Musical tributes, flash mobs and tweets — the King of Pop might be gone, but he’s far from forgotten
Michael Jackson would have turned 53 on Monday if not for his untimely death on June 25, 2009.
And though the musical legend has left this world forever, the King of Pop's life is being celebrated throughout the country in a variety of ways.
The big celebration is occurring in Jackson's birthplace in Gary, Ind., where the city is holding a four-day celebration that began over the weekend.
The Chicago Tribune reported that the extended bash — marked by musical performances and a circus — drew hundreds of fans over the weekend, and was attended on Saturday by Jackson's family, including his 13-year-old daughter, Paris, as well as his sons Prince, 14, and Blanket, 9, and his father Joe.
Jackson's mother, Katherine, was also on hand for the festivities on Sunday, TMZ reported.
Those who couldn't make it to Indiana still managed to find ways to celebrate.
In San Francisco, the singer's birthday was marked with a flash mob dancing to "Thriller." The semi-organized dance performance wound its way from the city's Ferry Plaza to Union Square, into the Mission District's Dolores Park and finally into the Castro District.
Watch footage from the birthday flash mob in the video (story continues below video).
Jackson's influence on musicians is probably inestimable, and quite naturally the artists who've drawn inspiration from him are remembering him on his special day.
Former Tribe Called Quest rapper Q-Tip performed a special tribute to Jackson at his concert in New York City's Irving Plaza on Saturday.
"Michael Jackson was a huge influence on my music and was an inspiration to me and so many others," Q-Tip told the press. "I want to bring people together to celebrate the man, his music and his legacy that will undoubtedly live on forever!"
The celebration of Jackson's life and musical contributions with the end of his birthday Monday.

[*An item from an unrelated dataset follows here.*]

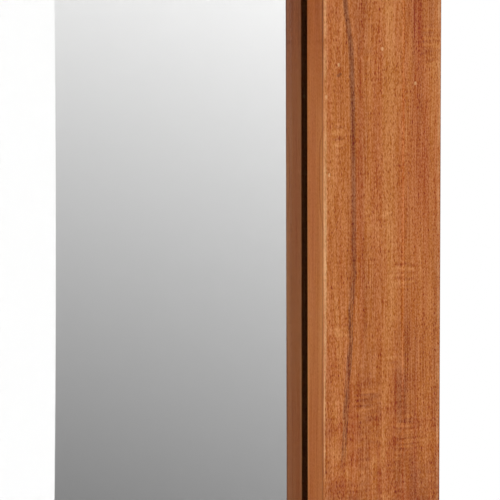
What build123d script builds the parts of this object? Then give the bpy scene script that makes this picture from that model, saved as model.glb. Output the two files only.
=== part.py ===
from build123d import *
import os

os.makedirs("parts", exist_ok=True)

# A wall mirror in a solid wood frame, with a shelf and two drawers under the glass.
# Millimetres. X runs to the viewer's right, Y into the wall and Z up. The back of the
# frame is the plane Y = 0, and the origin lies between the two hanging keyholes.

# Glass and frame
mirror_width = 480.0
mirror_height = 560.0
stile_width = 60.0
top_rail_height = 60.0
middle_rail_face = 60.0
middle_rail_drop = 30.0
bottom_rail_height = 40.0
lip_depth = 13.0
glass_ledge = 10.0
backing_ledge = 12.0
glass_thickness = 4.0
glass_seam = 0.4
tape_thickness = 1.4
backing_thickness = 3.0
backing_inset = 0.5
hanging_drop = 90.0

# Tenons, in shares of the wood that holds them
tenon_share = 0.5
tenon_length = 40.0
tenon_setback = 10.0
mortise_room = 1.0

# Drawer case
case_height = 120.0
case_depth = 128.0
shelf_thickness = 18.0
shelf_overhang = 6.0
floor_thickness = 18.0
side_thickness = 18.0
divider_thickness = 18.0
housing_depth = 5.0
housing_stop = 12.0
case_back_ledge = 10.0

# Drawers
drawer_rear_room = 8.0
front_thickness = 18.0
drawer_side_thickness = 10.0
drawer_back_thickness = 10.0
drawer_bottom_thickness = 4.0
bottom_height = 8.0
bottom_groove = 5.0
front_lap = 5.0
back_drop = 4.0
side_tails = 3
back_tails = 2
tail_share = 0.6
tail_slope = 0.14

# Turned knob, its profile in shares of its length and head
knob_radius = 13.0
knob_length = 22.0
knob_foot_radius = 8.0
knob_neck_radius = 5.5
knob_foot_share = 0.1
knob_neck_share = 0.3
knob_head_share = 0.56
knob_rim_share = 0.24
knob_edge_share = 0.9
knob_screw_cover = 10.0

# Drawer stops
stop_width = 60.0
stop_length = 12.0
stop_height = 5.0

# Keyhole plates
plate_length = 50.0
plate_width = 20.0
plate_thickness = 2.0
keyhole_radius = 4.75
keyhole_slot = 5.0
keyhole_travel = 12.0
pocket_depth = 12.0
pocket_margin = 2.0

# Foam tape
tape_width = 20.0
tape_strips = 4
tape_margin = 40.0

# Fasteners: shank radius, head radius and length of each kind
small_shank = 1.4
small_head = 2.8
small_length = 12.0
plate_screw_length = 15.0
case_shank = 2.2
case_head = 4.5
case_screw_length = 50.0
knob_shank = 2.0
knob_head = 4.5
knob_head_height = 2.5
knob_head_flat = 0.7
dowel_radius = 3.0
dowel_length = 30.0
dowels_per_joint = 2
side_backing_screws = 3
end_backing_screws = 2
case_back_screws = 2
shelf_screws = 3
side_screws = 2
floor_screws = 3
bottom_screws = 2

# Clearances
joint_gap = 0.1
seat_gap = 0.3
pane_gap = 1.0
backing_gap = 0.5
screw_gap = 0.15
plate_gap = 0.3
front_gap = 1.0
side_gap = 1.0
top_gap = 1.5

# Small chamfer on edges that a hand or eye meets
edge_ease = 0.6

# Places that follow from the sizes above
half_opening = mirror_width / 2
half_width = half_opening + stile_width
half_glass_bed = half_opening + glass_ledge
half_backing_bed = half_glass_bed + backing_ledge
frame_thickness = (
    lip_depth + joint_gap + glass_thickness + tape_thickness + backing_thickness + backing_inset
)
frame_front = -frame_thickness
lip_back = frame_front + lip_depth
backing_front = -(backing_inset + backing_thickness)
case_front = frame_front - case_depth
top = hanging_drop
opening_top = top - top_rail_height
opening_bottom = opening_top - mirror_height
shelf_top = opening_bottom - middle_rail_face
shelf_under = shelf_top - shelf_thickness
bottom = shelf_top - case_height
floor_top = bottom + floor_thickness
middle_rail_bottom = shelf_top - middle_rail_drop
bottom_rail_top = bottom + bottom_rail_height
tenon_thickness = lip_depth * tenon_share
tenon_front = frame_front + (lip_depth - tenon_thickness) / 2
tenon_depths = (tenon_front, tenon_front + tenon_thickness)
side_inner = half_width - side_thickness
drawer_bay = side_inner - divider_thickness / 2
drawer_mid = (side_inner + divider_thickness / 2) / 2
drawer_width = drawer_bay - 2 * side_gap
front_back = case_front + front_thickness
drawer_rear = frame_front - drawer_rear_room
drawer_low = floor_top + seat_gap
drawer_high = shelf_under - top_gap
panel_low = drawer_low + bottom_height
panel_high = panel_low + drawer_bottom_thickness
knob_height = (floor_top + shelf_under) / 2
plate_x = (half_backing_bed + half_width) / 2


def block(x, y, z):
    """A box given by its low and high limits along each axis."""
    size = [span[1] - span[0] for span in (x, y, z)]
    middle = [(span[1] + span[0]) / 2 for span in (x, y, z)]
    return Pos(*middle) * Box(*size)


def grown(span, gap):
    return (span[0] - gap, span[1] + gap)


def spaced(count, low, high):
    """Places of a row with half a step left free at each end."""
    step = (high - low) / count
    return [low + step * (i + 0.5) for i in range(count)]


def front_of(shape, y):
    """The edges that lie in the front face of a board."""
    return shape.edges().filter_by_position(Axis.Y, y - joint_gap, y + joint_gap)


def mirrored(shape):
    return mirror(shape, about=Plane.YZ)


def screw(shank, head, length, gap=0.0):
    """A countersunk screw that points to -Y from the origin. A gap makes it the hole for one."""
    outline = Polyline(
        (0, 0),
        (head + gap, 0),
        (shank + gap, shank - head),
        (shank + gap, -length - gap),
        (0, -length - gap),
        close=True,
    )
    return revolve(make_face(outline), Axis.Y)


def placed(shape, places):
    return [Pos(*place) * shape for place in places]


def save(name, *solids):
    shapes = [solid for shape in solids for solid in shape.solids()]
    whole = shapes[0] if len(shapes) == 1 else Compound(children=shapes)
    whole.label = name
    export_step(whole, f"parts/{name}.step")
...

Michael Forever — The Tribute Concert will take place on Oct. 8 at the 74,500-seat Millennium Stadium in Cardiff, Wales.
Not everyone is joining in the celebration of the singer's life, however.
The Los Angeles Times reported that the defense team for former Jackson doctor Conrad Murray filed papers in Los Angeles Superior Court Monday indicating that they plan to paint Jackson as a hopelessly hooked addict who was constantly "on the hunt" for the anesthetic propofol.
The papers indicate that Murray's defense team will enlist the testimony of numerous Jackson associates — including friends, members of his medical team, and even Grace Rwaramba, the nanny to Jackson's children, in order to make the case that the singer was hooked on propofol and other drugs.
Jury selection for Murray's nvoluntary manslaughter trial is scheduled to begin Sept. 8.